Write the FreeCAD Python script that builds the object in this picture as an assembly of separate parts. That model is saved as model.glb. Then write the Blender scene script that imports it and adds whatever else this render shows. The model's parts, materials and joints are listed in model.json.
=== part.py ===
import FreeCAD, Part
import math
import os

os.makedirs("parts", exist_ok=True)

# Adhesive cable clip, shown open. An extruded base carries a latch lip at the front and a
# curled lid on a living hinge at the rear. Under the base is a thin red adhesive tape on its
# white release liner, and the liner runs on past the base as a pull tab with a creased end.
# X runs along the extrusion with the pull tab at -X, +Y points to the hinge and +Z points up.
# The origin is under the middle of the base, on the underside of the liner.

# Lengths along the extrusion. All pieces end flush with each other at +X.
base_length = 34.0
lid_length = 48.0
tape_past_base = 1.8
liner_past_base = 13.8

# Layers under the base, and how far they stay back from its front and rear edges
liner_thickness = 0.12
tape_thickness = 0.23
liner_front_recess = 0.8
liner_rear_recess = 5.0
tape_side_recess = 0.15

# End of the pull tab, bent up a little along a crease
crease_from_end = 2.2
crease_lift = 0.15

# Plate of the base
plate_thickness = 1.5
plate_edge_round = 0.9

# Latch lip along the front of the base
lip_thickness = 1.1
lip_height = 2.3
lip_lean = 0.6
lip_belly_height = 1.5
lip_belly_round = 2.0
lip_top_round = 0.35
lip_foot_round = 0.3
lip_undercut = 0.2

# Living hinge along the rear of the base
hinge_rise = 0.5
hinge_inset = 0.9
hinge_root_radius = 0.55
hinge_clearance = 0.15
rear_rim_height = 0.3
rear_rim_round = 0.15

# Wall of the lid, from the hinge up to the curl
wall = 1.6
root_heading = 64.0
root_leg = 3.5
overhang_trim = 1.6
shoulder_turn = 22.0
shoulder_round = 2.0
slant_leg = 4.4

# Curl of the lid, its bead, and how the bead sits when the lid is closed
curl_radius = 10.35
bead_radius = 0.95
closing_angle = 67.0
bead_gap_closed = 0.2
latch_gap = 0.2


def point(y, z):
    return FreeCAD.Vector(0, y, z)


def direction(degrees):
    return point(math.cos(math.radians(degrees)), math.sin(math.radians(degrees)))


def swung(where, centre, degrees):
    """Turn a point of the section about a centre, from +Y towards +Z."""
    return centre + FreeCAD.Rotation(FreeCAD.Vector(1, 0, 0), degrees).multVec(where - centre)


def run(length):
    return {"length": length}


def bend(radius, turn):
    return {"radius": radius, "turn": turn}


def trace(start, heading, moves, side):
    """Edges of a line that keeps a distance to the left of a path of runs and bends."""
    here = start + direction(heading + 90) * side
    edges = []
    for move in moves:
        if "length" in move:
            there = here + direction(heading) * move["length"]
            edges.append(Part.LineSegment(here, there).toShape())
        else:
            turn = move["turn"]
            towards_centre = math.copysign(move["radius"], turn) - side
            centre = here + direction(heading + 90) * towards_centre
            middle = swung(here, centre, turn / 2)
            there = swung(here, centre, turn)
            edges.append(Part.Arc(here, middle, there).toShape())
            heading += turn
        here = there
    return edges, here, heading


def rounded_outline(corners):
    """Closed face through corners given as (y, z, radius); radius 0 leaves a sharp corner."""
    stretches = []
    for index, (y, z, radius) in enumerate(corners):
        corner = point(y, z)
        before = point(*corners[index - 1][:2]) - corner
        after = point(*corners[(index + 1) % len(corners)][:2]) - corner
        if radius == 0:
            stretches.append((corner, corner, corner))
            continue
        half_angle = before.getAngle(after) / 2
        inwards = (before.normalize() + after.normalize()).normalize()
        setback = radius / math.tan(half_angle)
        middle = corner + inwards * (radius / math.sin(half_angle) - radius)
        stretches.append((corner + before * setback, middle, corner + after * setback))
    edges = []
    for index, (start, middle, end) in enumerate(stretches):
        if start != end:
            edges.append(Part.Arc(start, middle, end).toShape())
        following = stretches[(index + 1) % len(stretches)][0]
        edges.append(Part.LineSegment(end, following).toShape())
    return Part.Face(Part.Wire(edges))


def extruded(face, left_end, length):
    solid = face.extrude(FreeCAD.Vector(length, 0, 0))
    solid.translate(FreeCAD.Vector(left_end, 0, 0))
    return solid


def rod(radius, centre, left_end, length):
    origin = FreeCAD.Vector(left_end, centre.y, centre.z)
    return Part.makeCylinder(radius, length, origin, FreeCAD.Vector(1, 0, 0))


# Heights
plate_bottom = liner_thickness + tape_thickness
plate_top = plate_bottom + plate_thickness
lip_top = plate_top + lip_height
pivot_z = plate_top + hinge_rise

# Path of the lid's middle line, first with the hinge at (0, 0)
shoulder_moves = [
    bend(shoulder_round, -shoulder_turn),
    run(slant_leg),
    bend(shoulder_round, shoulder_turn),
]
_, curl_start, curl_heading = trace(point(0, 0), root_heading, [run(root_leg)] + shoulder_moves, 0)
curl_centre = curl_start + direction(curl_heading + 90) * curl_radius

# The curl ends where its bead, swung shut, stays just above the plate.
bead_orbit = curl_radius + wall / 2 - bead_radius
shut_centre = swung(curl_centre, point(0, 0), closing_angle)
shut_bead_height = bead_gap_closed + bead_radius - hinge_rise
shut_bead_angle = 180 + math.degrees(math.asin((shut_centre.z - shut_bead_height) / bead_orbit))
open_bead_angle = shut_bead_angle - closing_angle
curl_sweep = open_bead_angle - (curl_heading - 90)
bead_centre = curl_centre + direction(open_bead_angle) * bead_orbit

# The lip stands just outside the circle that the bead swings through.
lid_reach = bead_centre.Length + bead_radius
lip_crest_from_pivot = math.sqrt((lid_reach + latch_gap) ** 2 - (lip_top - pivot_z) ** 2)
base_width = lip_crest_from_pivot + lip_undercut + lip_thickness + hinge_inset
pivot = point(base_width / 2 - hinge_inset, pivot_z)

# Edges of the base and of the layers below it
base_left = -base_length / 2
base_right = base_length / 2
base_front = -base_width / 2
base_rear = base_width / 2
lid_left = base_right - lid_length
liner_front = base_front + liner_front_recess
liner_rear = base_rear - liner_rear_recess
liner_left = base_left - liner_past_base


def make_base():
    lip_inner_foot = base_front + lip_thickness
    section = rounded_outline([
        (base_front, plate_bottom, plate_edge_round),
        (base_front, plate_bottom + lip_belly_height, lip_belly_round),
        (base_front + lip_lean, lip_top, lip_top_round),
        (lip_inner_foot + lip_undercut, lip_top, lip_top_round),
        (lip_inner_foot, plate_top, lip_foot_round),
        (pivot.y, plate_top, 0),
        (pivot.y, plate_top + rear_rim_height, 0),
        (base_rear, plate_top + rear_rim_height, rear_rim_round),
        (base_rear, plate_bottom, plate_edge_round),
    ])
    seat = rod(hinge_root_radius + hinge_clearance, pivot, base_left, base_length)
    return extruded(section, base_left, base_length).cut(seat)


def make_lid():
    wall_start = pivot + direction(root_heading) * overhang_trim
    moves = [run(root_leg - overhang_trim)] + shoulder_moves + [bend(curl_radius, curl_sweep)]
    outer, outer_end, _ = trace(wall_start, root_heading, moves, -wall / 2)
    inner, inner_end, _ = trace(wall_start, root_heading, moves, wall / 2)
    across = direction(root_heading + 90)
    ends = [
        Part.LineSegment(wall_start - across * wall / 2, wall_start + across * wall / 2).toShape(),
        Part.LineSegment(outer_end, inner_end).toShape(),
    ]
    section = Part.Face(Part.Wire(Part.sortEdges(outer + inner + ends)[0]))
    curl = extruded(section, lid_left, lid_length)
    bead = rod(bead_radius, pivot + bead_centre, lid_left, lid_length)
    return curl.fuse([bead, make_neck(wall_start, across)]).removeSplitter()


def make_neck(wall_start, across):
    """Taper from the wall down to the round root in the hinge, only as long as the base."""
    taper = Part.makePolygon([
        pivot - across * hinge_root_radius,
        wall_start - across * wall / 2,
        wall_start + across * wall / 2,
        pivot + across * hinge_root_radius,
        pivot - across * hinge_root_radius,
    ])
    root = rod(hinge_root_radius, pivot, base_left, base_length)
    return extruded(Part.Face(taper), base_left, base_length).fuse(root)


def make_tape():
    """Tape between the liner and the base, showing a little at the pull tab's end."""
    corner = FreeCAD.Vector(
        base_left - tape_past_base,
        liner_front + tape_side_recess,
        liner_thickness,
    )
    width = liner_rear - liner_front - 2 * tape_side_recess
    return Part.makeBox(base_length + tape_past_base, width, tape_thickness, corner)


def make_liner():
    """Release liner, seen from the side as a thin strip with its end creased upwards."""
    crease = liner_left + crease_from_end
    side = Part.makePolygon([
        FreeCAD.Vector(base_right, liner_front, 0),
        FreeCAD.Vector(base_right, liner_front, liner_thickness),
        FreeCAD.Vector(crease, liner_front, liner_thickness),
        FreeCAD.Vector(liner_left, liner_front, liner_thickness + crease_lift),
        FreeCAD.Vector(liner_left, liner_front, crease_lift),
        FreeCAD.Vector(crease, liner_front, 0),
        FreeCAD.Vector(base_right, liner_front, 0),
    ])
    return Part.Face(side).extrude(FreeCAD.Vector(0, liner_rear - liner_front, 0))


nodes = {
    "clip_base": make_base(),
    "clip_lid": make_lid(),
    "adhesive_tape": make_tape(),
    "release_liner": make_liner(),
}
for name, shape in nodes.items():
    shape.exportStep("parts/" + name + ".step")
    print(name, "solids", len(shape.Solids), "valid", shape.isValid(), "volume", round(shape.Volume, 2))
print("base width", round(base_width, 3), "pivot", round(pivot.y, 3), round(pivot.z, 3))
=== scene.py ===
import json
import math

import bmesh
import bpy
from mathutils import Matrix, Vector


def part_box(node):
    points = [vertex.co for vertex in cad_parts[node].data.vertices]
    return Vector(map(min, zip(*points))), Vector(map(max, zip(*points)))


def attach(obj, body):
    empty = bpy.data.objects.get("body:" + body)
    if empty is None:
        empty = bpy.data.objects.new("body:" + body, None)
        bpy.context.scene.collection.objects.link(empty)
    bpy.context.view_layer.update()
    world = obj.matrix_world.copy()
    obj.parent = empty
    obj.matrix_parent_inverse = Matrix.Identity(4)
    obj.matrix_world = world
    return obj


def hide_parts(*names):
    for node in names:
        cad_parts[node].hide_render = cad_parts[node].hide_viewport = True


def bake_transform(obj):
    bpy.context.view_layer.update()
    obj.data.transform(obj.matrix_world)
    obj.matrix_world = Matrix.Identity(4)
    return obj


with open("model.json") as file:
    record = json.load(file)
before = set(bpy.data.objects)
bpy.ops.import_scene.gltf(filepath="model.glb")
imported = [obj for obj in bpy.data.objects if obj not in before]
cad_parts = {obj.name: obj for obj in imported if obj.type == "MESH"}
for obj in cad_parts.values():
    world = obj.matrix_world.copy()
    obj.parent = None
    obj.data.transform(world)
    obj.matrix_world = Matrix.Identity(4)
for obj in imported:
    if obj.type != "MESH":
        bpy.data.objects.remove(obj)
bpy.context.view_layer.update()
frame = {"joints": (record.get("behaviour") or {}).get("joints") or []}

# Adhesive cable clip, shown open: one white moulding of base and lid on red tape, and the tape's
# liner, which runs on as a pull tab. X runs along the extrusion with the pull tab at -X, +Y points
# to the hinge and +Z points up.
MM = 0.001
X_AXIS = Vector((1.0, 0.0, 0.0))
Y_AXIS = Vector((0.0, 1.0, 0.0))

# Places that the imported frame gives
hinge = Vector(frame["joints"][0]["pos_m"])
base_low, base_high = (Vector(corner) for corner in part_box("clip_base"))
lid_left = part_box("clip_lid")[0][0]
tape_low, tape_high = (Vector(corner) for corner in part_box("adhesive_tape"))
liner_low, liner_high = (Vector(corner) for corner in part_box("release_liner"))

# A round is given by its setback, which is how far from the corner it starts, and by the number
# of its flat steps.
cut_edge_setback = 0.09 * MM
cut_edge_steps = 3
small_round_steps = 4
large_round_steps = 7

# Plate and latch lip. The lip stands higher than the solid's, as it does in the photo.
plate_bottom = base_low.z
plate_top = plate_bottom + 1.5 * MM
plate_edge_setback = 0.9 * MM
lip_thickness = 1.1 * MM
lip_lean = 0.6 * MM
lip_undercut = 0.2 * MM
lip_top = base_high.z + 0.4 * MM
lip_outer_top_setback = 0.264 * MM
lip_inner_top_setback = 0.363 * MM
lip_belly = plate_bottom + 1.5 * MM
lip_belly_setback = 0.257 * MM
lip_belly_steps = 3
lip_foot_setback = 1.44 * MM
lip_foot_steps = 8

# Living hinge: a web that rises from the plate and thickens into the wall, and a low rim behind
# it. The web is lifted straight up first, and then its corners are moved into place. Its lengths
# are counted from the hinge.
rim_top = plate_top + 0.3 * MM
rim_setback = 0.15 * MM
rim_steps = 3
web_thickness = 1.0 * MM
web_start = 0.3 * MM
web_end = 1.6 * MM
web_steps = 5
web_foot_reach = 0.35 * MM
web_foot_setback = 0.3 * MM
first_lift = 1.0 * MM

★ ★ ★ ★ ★

● Instructions for the task:
Starting at the line that contains "for name, shape" and stopping at the line that contains "obj.parent = None", transcribe the lines exactly; both boundary lines are to be included.

● Output of the task:
for name, shape in nodes.items():
    shape.exportStep("parts/" + name + ".step")
    print(name, "solids", len(shape.Solids), "valid", shape.isValid(), "volume", round(shape.Volume, 2))
print("base width", round(base_width, 3), "pivot", round(pivot.y, 3), round(pivot.z, 3))
=== scene.py ===
import json
import math

import bmesh
import bpy
from mathutils import Matrix, Vector


def part_box(node):
    points = [vertex.co for vertex in cad_parts[node].data.vertices]
    return Vector(map(min, zip(*points))), Vector(map(max, zip(*points)))


def attach(obj, body):
    empty = bpy.data.objects.get("body:" + body)
    if empty is None:
        empty = bpy.data.objects.new("body:" + body, None)
        bpy.context.scene.collection.objects.link(empty)
    bpy.context.view_layer.update()
    world = obj.matrix_world.copy()
    obj.parent = empty
    obj.matrix_parent_inverse = Matrix.Identity(4)
    obj.matrix_world = world
    return obj


def hide_parts(*names):
    for node in names:
        cad_parts[node].hide_render = cad_parts[node].hide_viewport = True


def bake_transform(obj):
    bpy.context.view_layer.update()
    obj.data.transform(obj.matrix_world)
    obj.matrix_world = Matrix.Identity(4)
    return obj


with open("model.json") as file:
    record = json.load(file)
before = set(bpy.data.objects)
bpy.ops.import_scene.gltf(filepath="model.glb")
imported = [obj for obj in bpy.data.objects if obj not in before]
cad_parts = {obj.name: obj for obj in imported if obj.type == "MESH"}
for obj in cad_parts.values():
    world = obj.matrix_world.copy()
    obj.parent = None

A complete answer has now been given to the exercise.